>> BEGIN

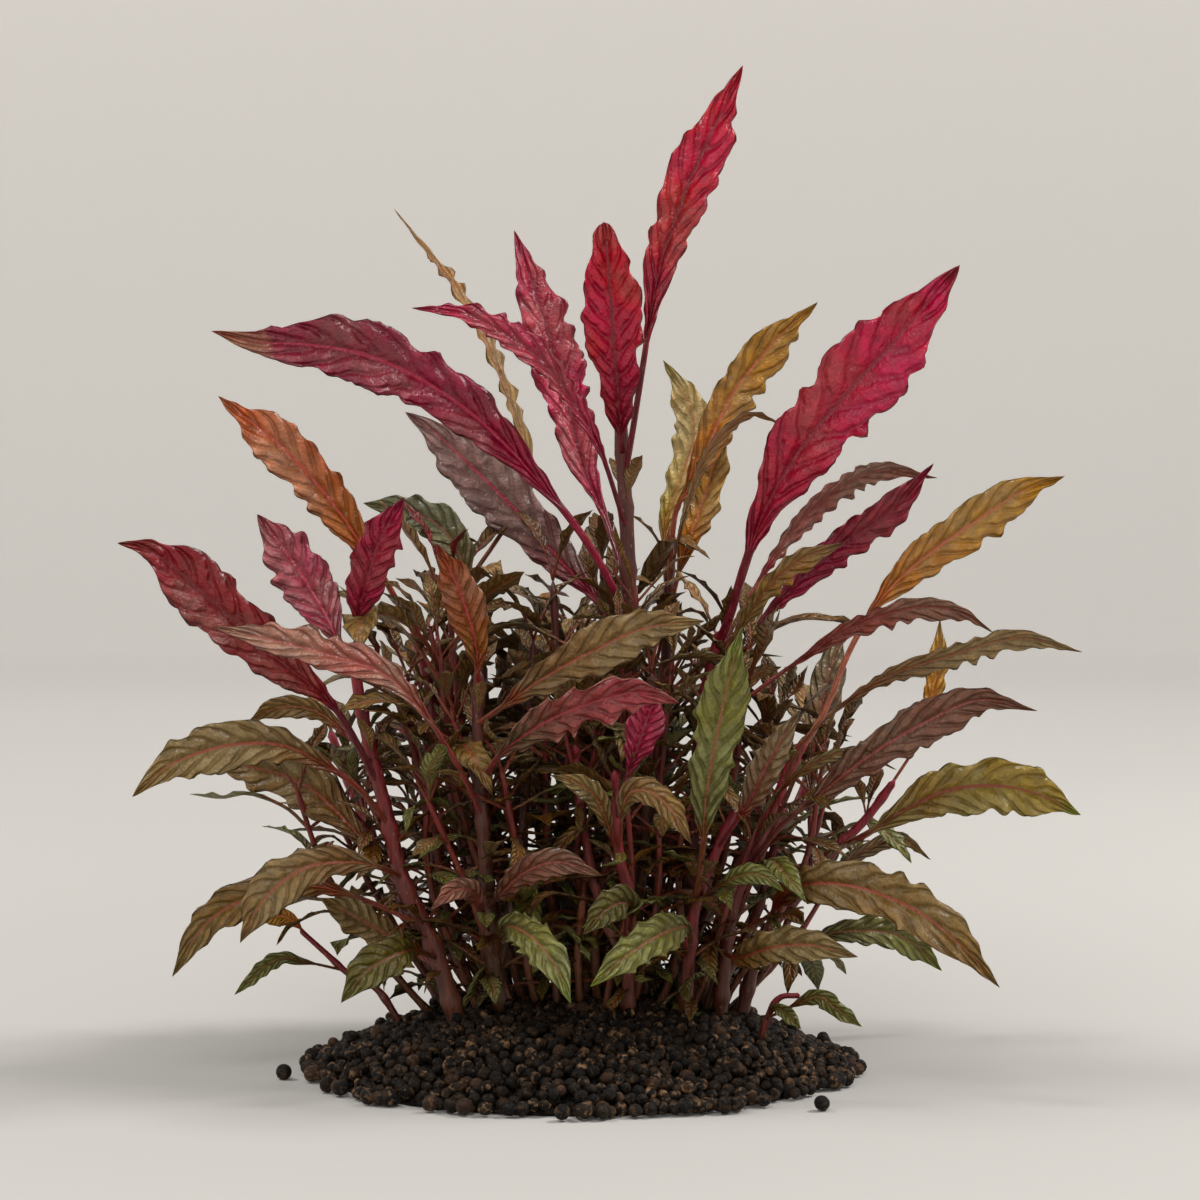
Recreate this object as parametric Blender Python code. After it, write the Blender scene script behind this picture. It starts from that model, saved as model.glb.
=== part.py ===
"""An alternanthera reineckii bush in a heap of aquarium soil, built stem by stem and leaf by leaf.

Lengths here are in millimetres and are scaled to metres where a mesh is made. +Z is up, the
front faces -Y, and the origin is under the middle of the heap, on the surface it stands on.

Places on the plant are read off a front elevation that looks a little down on it. They are
written (across, up, depth): across and up as they show in that elevation, from the origin,
and depth as the distance behind the middle of the heap. The function seen() turns them into
points in space.
"""

import math
from dataclasses import dataclass

import bpy
import numpy as np
from mathutils.bvhtree import BVHTree

MM = 0.001

# The front elevation that places are read from.
VIEW_TILT = math.radians(1)
VIEW_DISTANCE = 620.0
VIEW_CENTRE = (4.0, 94.0)

# The heap of soil, and the pellets that rolled off it.
HEAP_RADIUS = 54.5
HEAP_HEIGHT = 15.8
HEAP_RIM = 1.6
HEAP_ROUND = 32
HEAP_RINGS = 6
PELLET_RADIUS = 1.55
STRAY_PELLETS = {"stray_pellet_left": (-58.1, -11.2), "stray_pellet_right": (45.2, -45.1)}

# Stems and leaves.
PLANTED_HEIGHT = 4.0
SOCKET_RISE = 3.0
CLEARANCE = 0.3
STEM_SIDES = 6
STEM_RINGS = 7
STALK_RADIUS = 0.5
BLADE_THICKNESS = 0.7
BLADE_RINGS = 9
STALK_RINGS = 3
WAVE_HEIGHT = 0.085
FOLD = math.radians(14)
PUSH_STEP = 1.5
MOST_PUSHES = 16
SPRIG_BLADE_RINGS = 6
SPRIG_STALK_RINGS = 2
PAIRED_BLADE_RINGS = 2
PAIRED_STALK_RINGS = 1
SHOOT_THICKNESS = (1.0, 0.75)
SHOOT_SIDES = 5
SHOOT_RINGS = 4
SHOOT_PAIRS = 3
SHOOT_LEAVES = (25, 19)
SHOOT_LINE_POINTS = 61

COLOURS = {
    "crimson": (0.42, 0.018, 0.050),
    "magenta": (0.30, 0.020, 0.065),
    "mauve": (0.24, 0.085, 0.095),
    "bronze": (0.26, 0.080, 0.035),
    "ochre": (0.32, 0.150, 0.035),
    "olive": (0.13, 0.105, 0.045),
    "green": (0.14, 0.170, 0.030),
    "stem_red": (0.20, 0.030, 0.030),
    "stem_brown": (0.12, 0.045, 0.025),
    "soil": (0.018, 0.014, 0.011),
}
ROUGHNESS = {"soil": 0.9, "stem_red": 0.5, "stem_brown": 0.6}
LEAF_ROUGHNESS = 0.42


@dataclass
class Stem:
    """A stem: foot is where it is planted, (across, depth), and line its axis above the soil.

    thick is its radius at the foot and at the tip. pairs says where the small leaves that it
    carries stand: (lowest height, highest height, number of pairs, shortest, longest leaf)."""

    name: str
    foot: tuple
    line: list
    thick: tuple
    colour: str = "stem_red"
    pairs: tuple = (0, 0, 0, 0, 0)
    first_turn: float = 0.0


@dataclass
class Leaf:
    """A leaf: stem and joins say where it grows, joins being a height above the surface.

    line runs from the first bend of its stalk to its tip, which lies back further than the line
    says by back. turn is how far the blade is turned about its midrib from facing the front,
    and twist how much more at the tip, in degrees."""

    name: str
    stem: str
    joins: float
    line: list
    width: float
    colour: str
    turn: float = 0.0
    twist: float = 0.0
    stalk: float = 0.2
    widest: tuple = (1.3, 0.9)
    back: float = 0.0
    sprig: bool = False


@dataclass
class Shoot:
    """A side shoot: it leaves its stem at joins, a height above the surface, and ends at height.

    On the way it leans out by lean, towards heading in degrees from +X."""

    stem: str
    joins: float
    heading: float
    lean: float
    height: float


STEMS = [
    Stem("stem_centre", (10, 2), [(11, 44, 1), (10, 74, 1), (9.6, 102, 1), (8.4, 124, 2), (7.6, 138, 2)],
         (2.3, 1.5), "stem_brown", (40, 112, 4, 15, 24), 20),
    Stem("stem_left", (-22, -12), [(-29, 24, -13), (-35.4, 38, -13), (-38.8, 52, -12), (-41.4, 62, -11),
         (-44, 74, -10), (-45.5, 85, -10)], (2.2, 1.2), "stem_brown", (30, 62, 3, 13, 20), 70),
    Stem("stem_mid_left", (-13, -8), [(-17.4, 23, -12), (-19.4, 49, -15), (-20.4, 65, -16), (-20.2, 80, -16)],
         (2.0, 1.2), "stem_brown", (26, 70, 4, 12, 20), 10),
    Stem("stem_front", (9, -13), [(10, 32, -20), (8, 42, -23), (7.2, 50, -24), (7, 60, -24)],
         (1.7, 1.0), "stem_red", (28, 54, 3, 10, 16), 50),
    Stem("stem_right", (20, 5), [(21.6, 34, 5), (23.4, 58, 4), (25.8, 78, 4), (28.4, 88, 4)],
         (2.0, 1.4), "stem_red", (34, 78, 4, 14, 24), 80),
    Stem("stem_right_lean", (27, -4), [(30, 30, -7), (35, 44, -9), (41, 58, -10), (45, 66, -10)],
         (1.8, 1.1), "stem_red", (30, 58, 3, 14, 22), 30),
    Stem("stem_right_outer", (31, 4), [(36, 25, 4), (43, 34, 4), (50, 43, 4), (57, 50, 3), (63, 58, 2)],
         (1.7, 0.9), "stem_red", (24, 50, 3, 13, 22), 60),
    Stem("stem_low_right", (34, -12), [(39, 13.5, -14), (44, 15, -15)], (0.9, 0.6), "stem_red"),
    Stem("stem_low_left", (-33, 0), [(-40, 15.5, 0), (-46, 19, 0), (-51, 23.5, 0), (-56, 28, 0)],
         (0.9, 0.6), "stem_red"),
    Stem("stem_back_left", (-14, 12), [(-19, 34, 15), (-25, 54, 16), (-30, 76, 15), (-34, 92, 13)],
         (1.8, 1.1), "stem_red", (32, 84, 5, 16, 28), 40),
    Stem("stem_back_right", (14, 16), [(16, 44, 19), (17, 74, 21), (17.6, 94, 21), (18.4, 108, 21)],
         (1.9, 1.1), "stem_brown", (34, 100, 5, 16, 28), 0),
    Stem("stem_front_right", (20, -10), [(22, 24, -14), (23.4, 34, -17), (27, 43, -19), (31, 52, -19)],
         (1.6, 1.0), "stem_red", (24, 50, 3, 12, 18), 15),
    Stem("stem_back_centre", (-2, 26), [(-3, 44, 36), (-4, 66, 43), (-4, 86, 47)],
         (1.8, 1.1), "stem_brown", (30, 80, 5, 26, 40), 25),
    Stem("stem_back_far_left", (-26, 18), [(-36, 34, 30), (-44, 52, 38), (-50, 68, 42)],
         (1.7, 1.0), "stem_red", (24, 60, 4, 24, 36), 65),
    Stem("stem_back_far_right", (27, 21), [(36, 34, 33), (43, 52, 41), (49, 66, 46)],
         (1.7, 1.0), "stem_red", (24, 58, 4, 24, 36), 10),
]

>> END

GIVEN TASK:
Without changing anything, quote the lines from the top of the data to the line that contains "front faces -Y, and", including that line.

FINAL ANSWER:
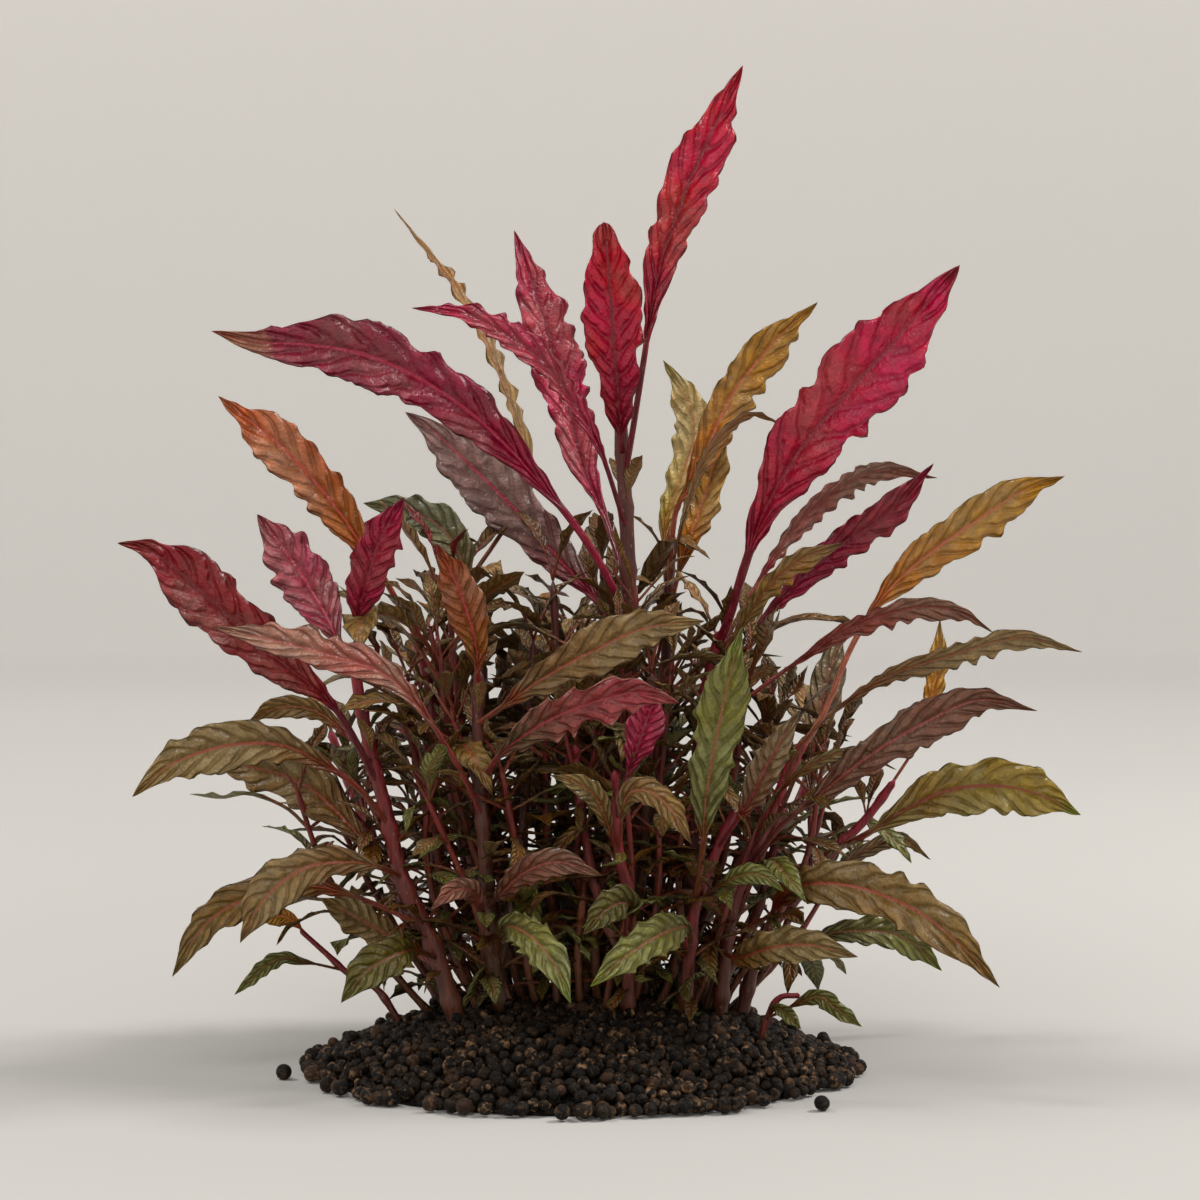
Recreate this object as parametric Blender Python code. After it, write the Blender scene script behind this picture. It starts from that model, saved as model.glb.
=== part.py ===
"""An alternanthera reineckii bush in a heap of aquarium soil, built stem by stem and leaf by leaf.

Lengths here are in millimetres and are scaled to metres where a mesh is made. +Z is up, the
front faces -Y, and the origin is under the middle of the heap, on the surface it stands on.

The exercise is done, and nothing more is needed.